[Raw data]:

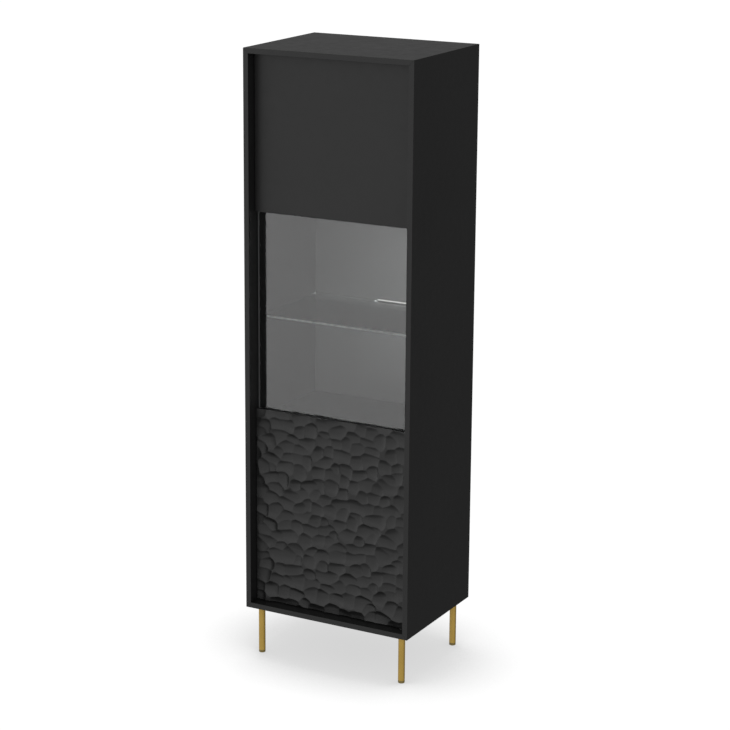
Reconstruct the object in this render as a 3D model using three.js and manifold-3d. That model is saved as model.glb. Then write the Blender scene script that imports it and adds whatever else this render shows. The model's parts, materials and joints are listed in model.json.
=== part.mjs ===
// Tall display cabinet on four round legs: a mitred box with one full-height inset door. The door has a
// plain panel at the top, a glass window in the middle and a carved panel at the bottom. It turns on pivot
// pins at its right edge and is held by a push latch at its left edge.
// Millimetres, +Z up. The origin is on the floor under the middle of the cabinet, and the front faces -Y.

import * as THREE from "three";
import { mergeVertices } from "three/addons/utils/BufferGeometryUtils.js";
import Module from "manifold-3d";

const wasm = await Module();
wasm.setup();

// Driving dimensions
const WIDTH = 545;
const DEPTH = 408;
const HEIGHT = 1837;
const LEG_HEIGHT = 150;
const BOARD = 16;

// Carcass
const SIDE = WIDTH / 2;
const FRONT = -DEPTH / 2;
const REAR = DEPTH / 2;
const UNDERSIDE = LEG_HEIGHT;
const INSIDE = SIDE - BOARD;
const FLOOR = UNDERSIDE + BOARD;
const CEILING = HEIGHT - BOARD;
const BACK_INSET = 12;
const BACK_THICKNESS = 3;
const BACK_REAR = REAR - BACK_INSET;
const BACK_FRONT = BACK_REAR - BACK_THICKNESS;
const BACK_TONGUE = 4; // how far the back reaches into its groove
const GROOVE = 4.5;
const FIT = 0.3; // gap between a round piece and its hole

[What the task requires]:
Copy the material above, line for line.

[Answer for this exercise]:
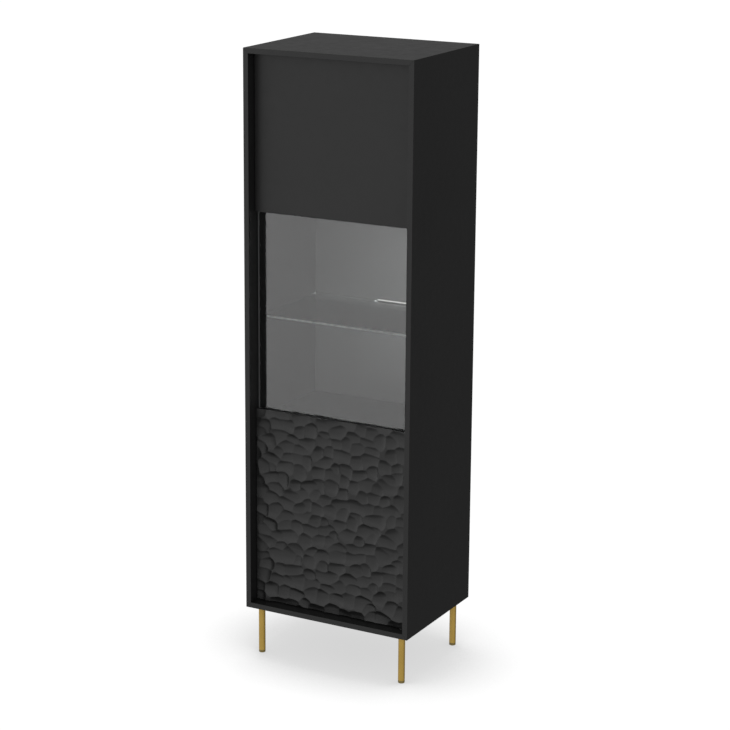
Reconstruct the object in this render as a 3D model using three.js and manifold-3d. That model is saved as model.glb. Then write the Blender scene script that imports it and adds whatever else this render shows. The model's parts, materials and joints are listed in model.json.
=== part.mjs ===
// Tall display cabinet on four round legs: a mitred box with one full-height inset door. The door has a
// plain panel at the top, a glass window in the middle and a carved panel at the bottom. It turns on pivot
// pins at its right edge and is held by a push latch at its left edge.
// Millimetres, +Z up. The origin is on the floor under the middle of the cabinet, and the front faces -Y.

import * as THREE from "three";
import { mergeVertices } from "three/addons/utils/BufferGeometryUtils.js";
import Module from "manifold-3d";

const wasm = await Module();
wasm.setup();

// Driving dimensions
const WIDTH = 545;
const DEPTH = 408;
const HEIGHT = 1837;
const LEG_HEIGHT = 150;
const BOARD = 16;

// Carcass
const SIDE = WIDTH / 2;
const FRONT = -DEPTH / 2;
const REAR = DEPTH / 2;
const UNDERSIDE = LEG_HEIGHT;
const INSIDE = SIDE - BOARD;
const FLOOR = UNDERSIDE + BOARD;
const CEILING = HEIGHT - BOARD;
const BACK_INSET = 12;
const BACK_THICKNESS = 3;
const BACK_REAR = REAR - BACK_INSET;
const BACK_FRONT = BACK_REAR - BACK_THICKNESS;
const BACK_TONGUE = 4; // how far the back reaches into its groove
const GROOVE = 4.5;
const FIT = 0.3; // gap between a round piece and its hole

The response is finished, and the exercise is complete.